So... My AI App Has Been Lying to Users (And How I Fixed It)

The creator of the AI-powered calorie tracking app Amy improved its accuracy by implementing a structured evaluation system called Brain Trust, which systematically tests and compares different AI configurations using realistic test cases and LLM-based judges. Through experiments separating search and reasoning tasks and switching search providers, they increased accuracy from 68% to 75%, highlighting the importance of rigorous evaluation, realistic testing, and continuous user feedback in developing reliable AI systems.

The video discusses the major challenge faced by the creator’s AI-powered calorie tracking app, Amy, which is accuracy. Since the app’s value depends entirely on the AI providing correct calorie and nutrition information, inaccuracies lead to user dissatisfaction and subscription cancellations. The AI model used, Perplexity Sonar, combines web search and reasoning to estimate calories, but users reported significant errors, especially with international and niche food items. The creator emphasizes the importance of structured testing and evaluation rather than ad-hoc fixes to improve AI accuracy.

To address this, the creator uses an evaluation system called Brain Trust, which organizes test cases, scoring functions, and experiments to systematically measure AI performance. The test cases include both synthetic data and real user-reported issues, with scorers that check for correct formatting and use large language models (LLMs) as judges to assess response quality. This setup allows side-by-side comparisons of different AI configurations to identify improvements or regressions, enabling more reliable and scalable AI development.

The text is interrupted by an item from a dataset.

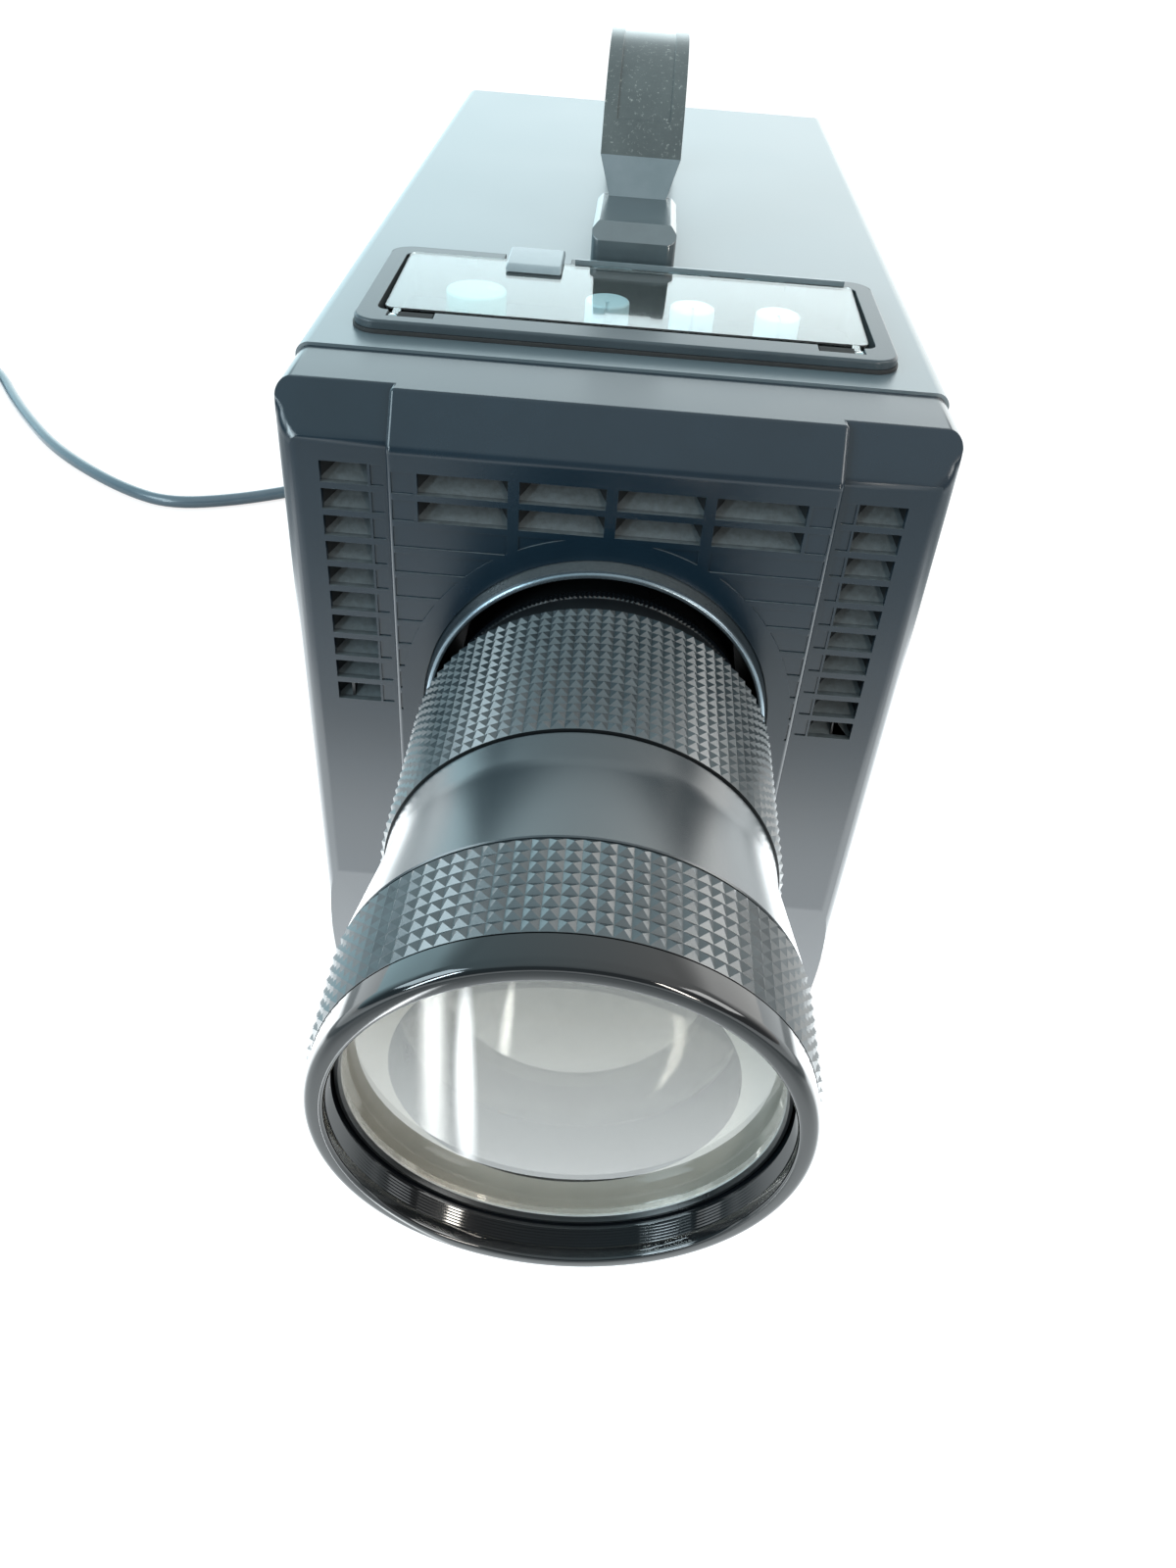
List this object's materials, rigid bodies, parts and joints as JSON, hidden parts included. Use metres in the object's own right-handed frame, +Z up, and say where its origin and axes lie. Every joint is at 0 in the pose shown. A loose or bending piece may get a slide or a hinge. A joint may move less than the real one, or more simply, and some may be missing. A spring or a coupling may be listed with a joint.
{
  "type": "video projector",
  "caption": "Boxy video projector with a large ribbed zoom lens, louvred front, sunk control panel under a clear hinged lid, bowed carrying handle and mains lead.",
  "frame": {"origin": "on the table, under the middle of the projector's overall length and width, the mains lead left out", "axes": "+Z up, +Y from the lens to the back, +X to the right for a viewer who faces the lens"},
  "size_m": [0.8167, 1.0112, 0.363],
  "materials": {
    "cover_paint": "satin grey paint",
    "bezel_plastic": "dark blue-grey, fine texture",
    "louvre_plastic": "grey, dusty",
    "black_metal": "black, satin",
    "plated_steel": "zinc plated",
    "socket_metal": "bright",
    "foot_rubber": "matt black",
    "screw_steel": "plated",
    "tray_plastic": "dark grey, satin",
    "window_plastic": "pale, glossy",
    "hinge_plastic": "black",
    "lid_plastic": "clear, glossy",
    "tab_plastic": "grey",
    "button_plastic": "teal, glossy",
    "knob_plastic": "light blue-grey",
    "board_laminate": "green laminate",
    "handle_rubber": "grey, satin",
    "handle_plastic": "dark grey, glossy",
    "grip_rubber": "matt black",
    "lens_glass": "coated",
    "panel_glass": "flat",
    "mirror_glass": "front silvered",
    "cast_alloy": "as cast",
    "reflector_metal": "polished",
    "lamp_ceramic": "matt white",
    "cord_rubber": "black, satin",
    "pin_brass": "bright"
  },
  "bodies": {
    "projector": {"top_cover": "cover_paint", "front_bezel": "bezel_plastic", "louvre_columns": "louvre_plastic", "louvre_wide": "louvre_plastic", "lens_collar": "black_metal", "front_bulkhead": "plated_steel", "base_chassis": "plated_steel", "rear_panel": "bezel_plastic", "signal_sockets": "socket_metal", "rubber_feet": "foot_rubber", "foot_screws": "screw_steel", "case_screws": "screw_steel", "flange_screws": "screw_steel", "handle_screws": "screw_steel", "control_tray": "tray_plastic", "tray_gasket": "foot_rubber", "lamp_window": "window_plastic", "hinge_blocks": "hinge_plastic", "hinge_pins": "screw_steel", "control_switchgear": "hinge_plastic", "control_board": "board_laminate", "handle_strap": "handle_rubber", "handle_feet": "handle_plastic", "lens_tube": "black_metal", "barrel_sleeve": "black_metal", "rear_glass": "lens_glass", "optics_base": "cast_alloy", "prism_block": "lens_glass", "display_panels": "panel_glass", "mirrors": "mirror_glass", "heat_filter": "panel_glass", "lamp_housing": "cast_alloy", "lamp_reflector": "reflector_metal", "lamp_holder": "lamp_ceramic", "lamp_bulb": "lens_glass", "fan_frame": "hinge_plastic", "power_supply": "plated_steel", "main_board": "board_laminate", "cord_gland": "cord_rubber", "power_cord": "cord_rubber", "cord_coil": "cord_rubber", "cord_tail": "cord_rubber", "plug": "cord_rubber", "plug_pins": "pin_brass"},
    "lid": {"clear_lid": "lid_plastic", "lid_tab": "tab_plastic"},
    "button": {"power_button": "button_plastic"},
    "first_knob": {"knob_1": "knob_plastic"},
    "second_knob": {"knob_2": "knob_plastic"},
    "third_knob": {"knob_3": "knob_plastic"},
    "zoom_ring": {"zoom_core": "black_metal", "zoom_grip": "grip_rubber"},
    "zoom_group": {"zoom_cell": "black_metal", "zoom_glass": "lens_glass"},
    "focus_ring": {"focus_core": "black_metal", "focus_grip": "grip_rubber"},
    "front_group": {"front_cell": "black_metal", "front_glass": "lens_glass", "second_glass": "lens_glass"},
    "fan": {"fan_rotor": "hinge_plastic"}
  },
  "joints": [
    {"name": "lid_hinge", "type": "hinge", "parent": "projector", "child": "lid", "pos_m": [0, -0.0905, 0.2978], "axis": [1, 0, 0], "range_deg": [0, 110]},
    {"name": "button_press", "type": "slide", "parent": "projector", "child": "button", "axis": [0, 0, 1], "range_m": [-0.002, 0], "stiffness_N_per_m": 400, "springref_m": 0.0005},
    {"name": "knob_1_turn", "type": "hinge", "parent": "projector", "child": "first_knob", "pos_m": [-0.0078, -0.0535, 0.285], "axis": [0, 0, 1], "range_deg": [-140, 140]},
    {"name": "knob_2_turn", "type": "hinge", "parent": "projector", "child": "second_knob", "pos_m": [0.0237, -0.0535, 0.285], "axis": [0, 0, 1], "range_deg": [-140, 140]},
    {"name": "knob_3_turn", "type": "hinge", "parent": "projector", "child": "third_knob", "pos_m": [0.0554, -0.0535, 0.285], "axis": [0, 0, 1], "range_deg": [-140, 140]},
    {"name": "zoom_turn", "type": "hinge", "parent": "projector", "child": "zoom_ring", "pos_m": [0, -0.2, 0.183], "axis": [0, 1, 0], "range_deg": [-30, 30]},
    {"name": "zoom_travel", "type": "slide", "parent": "projector", "child": "zoom_group", "axis": [0, 1, 0], "range_m": [-0.01, 0.01]},
    {"name": "focus_turn", "type": "hinge", "parent": "projector", "child": "focus_ring", "pos_m": [0, -0.31, 0.183], "axis": [0, 1, 0], "range_deg": [-60, 60]},
    {"name": "focus_travel", "type": "slide", "parent": "projector", "child": "front_group", "axis": [0, 1, 0], "range_m": [-0.002, 0.002]},
    {"name": "fan_spin", "type": "hinge", "parent": "projector", "child": "fan", "pos_m": [0.045, 0.32, 0.19], "axis": [0, 1, 0], "continuous": true}
  ],
  "couplings": [
    {"joint": "zoom_travel", "follows": "zoom_turn", "m_per_rad": 0.019},
    {"joint": "focus_travel", "follows": "focus_turn", "m_per_rad": 0.0019}
  ]
}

Several experiments were conducted to improve accuracy. First, the creator separated the search and reasoning tasks by using Perplexity Search for retrieval and Gemini 3 Flash for reasoning, but this performed worse than the original Sonar model. Next, a mini-agent approach allowed multiple searches per query, improving accuracy but increasing cost and latency. Finally, switching the search provider from Perplexity to Exa while keeping Gemini 3 Flash for reasoning yielded the best results, improving accuracy from 68% to 75%, reducing latency, and maintaining cost efficiency. Attempts to further optimize search queries or restrict search domains did not improve performance.

The creator highlights common pitfalls in setting up AI evaluation systems, such as poorly designed judges that fail to detect hallucinations and overly simplistic test cases that do not challenge the AI. They stress the importance of curating realistic, difficult test cases and continuously updating the evaluation dataset with real user corrections to maintain and improve AI quality over time. This feedback loop ensures that the AI system evolves based on actual user needs and errors.

In conclusion, the video underscores key lessons: separating search and reasoning provides better control, the choice of search provider significantly impacts accuracy, simpler approaches can outperform more complex ones, and rigorous evaluation is essential for trustworthy AI development. The creator encourages viewers building AI systems to adopt similar evaluation frameworks and offers Brain Trust as a practical tool to facilitate this process. The video ends with an invitation for feedback and further discussion on AI evaluation techniques.